I soldati del battaglione 101 nella quasi totalità provenivano da Amburgo, una delle città meno naziste della Germania. In massima parte erano riservisti ed appartenevano alle classi operaie amburghesi: camerieri, portuali, facchini, marinai. Occupazioni in cui era fortissima la presenza, prima del 1933, dei partiti socialista e comunista. Avevano poi un’età media alta, di 37 anni. All’epoca della presa di potere nazista avevano perciò trent’anni scarsi, non erano adolescenti influenzabili.

La percentuale di iscritti al partito nazista – anche tra gli ufficiali – era molto bassa. Erano infine in buona parte sposati, padri di famiglia, gente insomma tranquilla.

Loro stessi, a distanza di venti anni, faticavano a capire. Sembra quasi, a noi viaggiatori del tempo, che in quegli anni in Europa esistesse un altro quadro di riferimento morale. Ciò che oggi appare con forza sbagliato, orribile, osceno, all’epoca era – se non normale – necessario. Un compito sgradevole ma necessario.

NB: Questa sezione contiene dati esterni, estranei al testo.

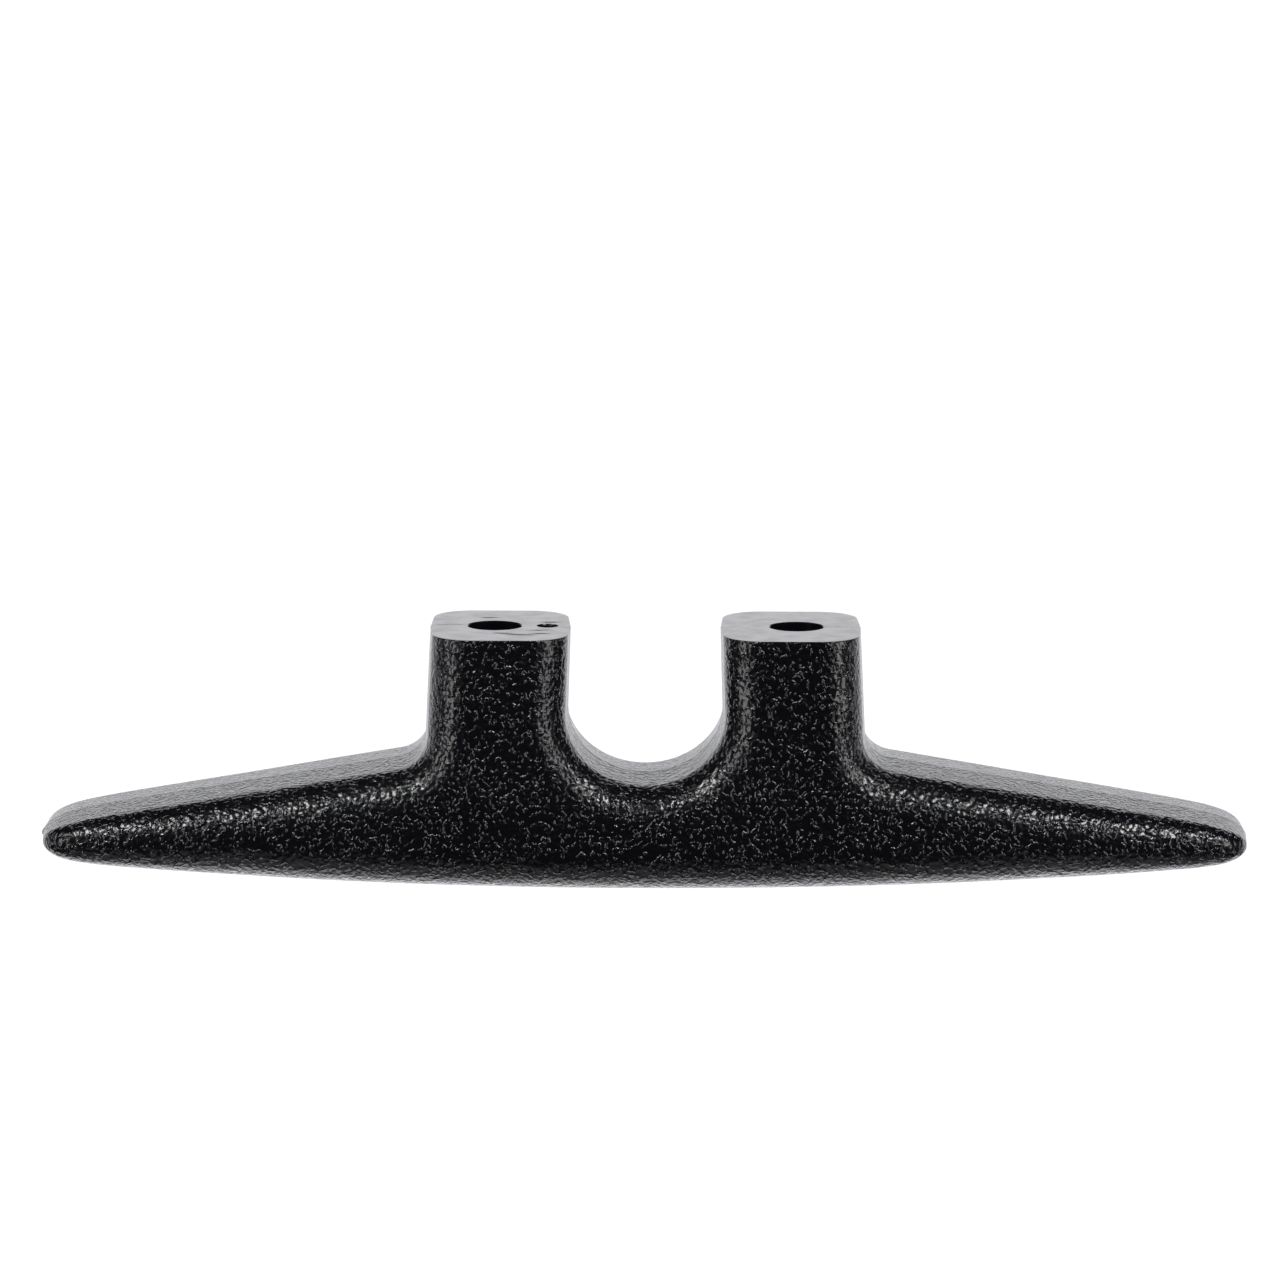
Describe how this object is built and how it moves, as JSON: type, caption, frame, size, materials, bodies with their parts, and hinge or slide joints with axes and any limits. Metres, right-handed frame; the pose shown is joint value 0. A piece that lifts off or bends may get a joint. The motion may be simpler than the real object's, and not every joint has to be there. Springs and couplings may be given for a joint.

Alcuni degli intervistati si giustificarono dicendo che non volevano sembrare vigliacchi. Altri – con un’idea più chiara di cosa fosse veramente il coraggio – dissero che furono troppo vigliacchi per non sparare.
Spicca però - in questa desolazione morale - la figura del primo soldato, quello che si fece in avanti all'appello di Trapp. O del sottotenente che la sera prima, appena saputo della missione, aveva seccamente rifiutato di partecipare. O degli altri, che buttarono i fucili dopo aver visto quello che si chiedeva loro.

Ci sono dei limiti al relativismo culturale ed alla soggettività dei valori. In quegli uomini restavano vivi - anche in mezzo ad una dittatura totalitaria che poneva la razza alla base dell’etica – altri e più solidi principi.
Della maggioranza, la cosa migliore che può essere detta è questo: che per essi la cosa più importante era fare ciò che la società si aspettava da loro. Non deludere i compagni ed uniformarsi alle decisioni del gruppo – qualunque esse fossero.

Se questo è vero oggi come allora (e io temo di sì), la barriera che ci separa da quelle politiche e quell'universo morale è assai fragile. Sta a noi tutti, nel nostro piccolo, difendere e coltivare i principi che in quegli anni furono calpestati.

La storia non si ripete mai allo stesso modo, ma si muove sempre, non necessariamente in avanti, e nulla è scontato.